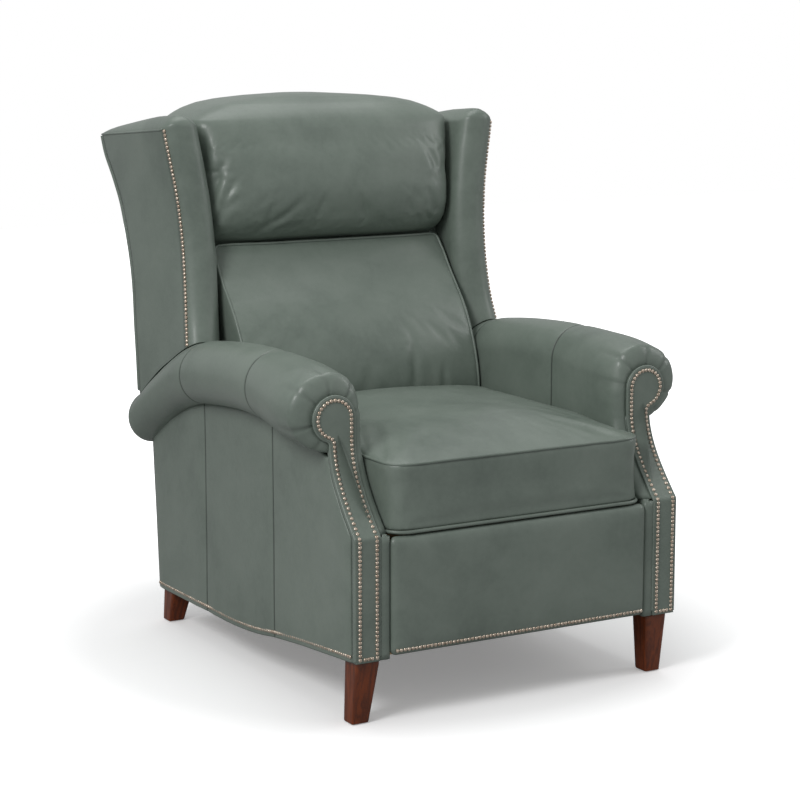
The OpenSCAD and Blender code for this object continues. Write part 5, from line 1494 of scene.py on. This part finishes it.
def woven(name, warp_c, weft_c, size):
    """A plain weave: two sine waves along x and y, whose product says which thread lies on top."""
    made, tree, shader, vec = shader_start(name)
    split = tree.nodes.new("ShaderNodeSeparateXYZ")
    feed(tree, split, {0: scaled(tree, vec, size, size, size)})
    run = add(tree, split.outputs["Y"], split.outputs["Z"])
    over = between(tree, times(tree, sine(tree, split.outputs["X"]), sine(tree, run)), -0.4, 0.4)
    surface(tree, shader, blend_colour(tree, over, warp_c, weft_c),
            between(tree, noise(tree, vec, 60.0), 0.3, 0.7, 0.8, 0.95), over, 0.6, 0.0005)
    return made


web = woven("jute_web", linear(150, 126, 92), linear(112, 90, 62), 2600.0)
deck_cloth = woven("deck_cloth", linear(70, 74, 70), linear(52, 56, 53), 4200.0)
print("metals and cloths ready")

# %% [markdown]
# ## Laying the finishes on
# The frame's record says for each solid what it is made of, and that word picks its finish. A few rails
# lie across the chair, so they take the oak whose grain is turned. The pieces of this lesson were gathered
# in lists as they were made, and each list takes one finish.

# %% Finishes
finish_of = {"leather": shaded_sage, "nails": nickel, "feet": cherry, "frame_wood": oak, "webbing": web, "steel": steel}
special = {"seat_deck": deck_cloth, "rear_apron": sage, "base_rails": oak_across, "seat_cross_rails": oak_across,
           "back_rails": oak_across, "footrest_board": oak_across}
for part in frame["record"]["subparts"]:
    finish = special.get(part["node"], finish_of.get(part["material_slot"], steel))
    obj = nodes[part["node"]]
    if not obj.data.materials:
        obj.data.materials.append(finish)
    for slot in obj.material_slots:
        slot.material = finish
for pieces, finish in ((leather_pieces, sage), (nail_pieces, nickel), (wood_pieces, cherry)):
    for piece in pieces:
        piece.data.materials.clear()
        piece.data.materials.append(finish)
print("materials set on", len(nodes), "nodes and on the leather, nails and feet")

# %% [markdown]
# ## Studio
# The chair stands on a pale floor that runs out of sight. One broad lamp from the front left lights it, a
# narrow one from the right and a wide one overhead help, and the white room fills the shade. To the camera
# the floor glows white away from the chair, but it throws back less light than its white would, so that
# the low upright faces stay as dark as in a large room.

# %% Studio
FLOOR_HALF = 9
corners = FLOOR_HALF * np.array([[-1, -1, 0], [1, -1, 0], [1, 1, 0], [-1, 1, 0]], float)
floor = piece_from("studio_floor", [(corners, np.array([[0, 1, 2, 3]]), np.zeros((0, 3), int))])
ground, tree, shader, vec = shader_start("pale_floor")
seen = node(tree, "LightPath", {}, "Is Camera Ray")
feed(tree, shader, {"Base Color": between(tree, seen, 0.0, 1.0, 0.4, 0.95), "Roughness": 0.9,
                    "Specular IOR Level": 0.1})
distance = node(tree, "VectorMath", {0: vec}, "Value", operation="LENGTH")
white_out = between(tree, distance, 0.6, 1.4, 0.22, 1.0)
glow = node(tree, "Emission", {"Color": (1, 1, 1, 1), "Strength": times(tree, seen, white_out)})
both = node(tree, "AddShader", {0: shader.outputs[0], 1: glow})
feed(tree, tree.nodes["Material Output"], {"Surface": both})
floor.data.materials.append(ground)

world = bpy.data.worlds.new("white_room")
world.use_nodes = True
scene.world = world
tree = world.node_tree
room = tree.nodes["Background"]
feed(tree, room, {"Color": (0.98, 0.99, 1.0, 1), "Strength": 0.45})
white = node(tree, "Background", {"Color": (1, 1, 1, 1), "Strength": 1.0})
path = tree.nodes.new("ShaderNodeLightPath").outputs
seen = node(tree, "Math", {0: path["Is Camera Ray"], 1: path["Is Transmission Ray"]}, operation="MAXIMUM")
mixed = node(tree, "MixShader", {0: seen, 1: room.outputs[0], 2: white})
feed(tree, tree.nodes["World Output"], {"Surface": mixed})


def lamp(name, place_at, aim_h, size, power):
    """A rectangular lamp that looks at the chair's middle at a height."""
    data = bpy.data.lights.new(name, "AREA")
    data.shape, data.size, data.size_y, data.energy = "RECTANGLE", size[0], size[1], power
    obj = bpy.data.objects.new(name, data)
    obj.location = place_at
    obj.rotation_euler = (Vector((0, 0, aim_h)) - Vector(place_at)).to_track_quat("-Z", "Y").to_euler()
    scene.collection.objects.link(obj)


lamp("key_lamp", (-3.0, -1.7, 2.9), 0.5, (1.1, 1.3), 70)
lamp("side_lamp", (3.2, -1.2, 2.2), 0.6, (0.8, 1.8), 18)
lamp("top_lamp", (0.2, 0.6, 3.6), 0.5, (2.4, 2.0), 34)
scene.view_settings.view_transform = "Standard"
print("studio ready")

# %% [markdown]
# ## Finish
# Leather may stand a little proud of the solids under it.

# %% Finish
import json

==================================================

Problem: Only the lines from the start of the data to the line holding "return made" are wanted; return them exactly, both ends included.

Output:
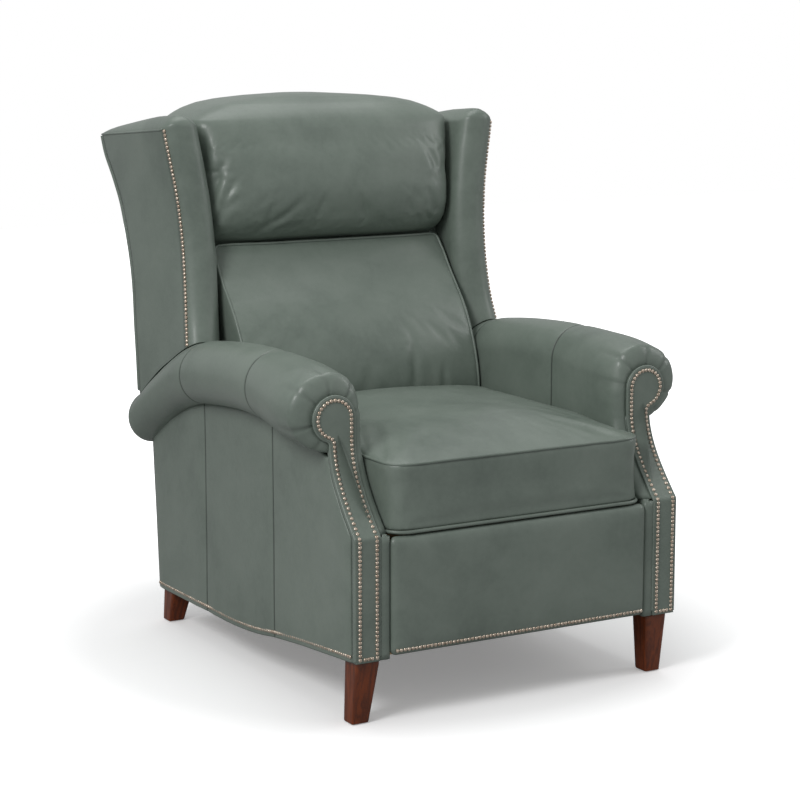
The OpenSCAD and Blender code for this object continues. Write part 5, from line 1494 of scene.py on. This part finishes it.
def woven(name, warp_c, weft_c, size):
    """A plain weave: two sine waves along x and y, whose product says which thread lies on top."""
    made, tree, shader, vec = shader_start(name)
    split = tree.nodes.new("ShaderNodeSeparateXYZ")
    feed(tree, split, {0: scaled(tree, vec, size, size, size)})
    run = add(tree, split.outputs["Y"], split.outputs["Z"])
    over = between(tree, times(tree, sine(tree, split.outputs["X"]), sine(tree, run)), -0.4, 0.4)
    surface(tree, shader, blend_colour(tree, over, warp_c, weft_c),
            between(tree, noise(tree, vec, 60.0), 0.3, 0.7, 0.8, 0.95), over, 0.6, 0.0005)
    return made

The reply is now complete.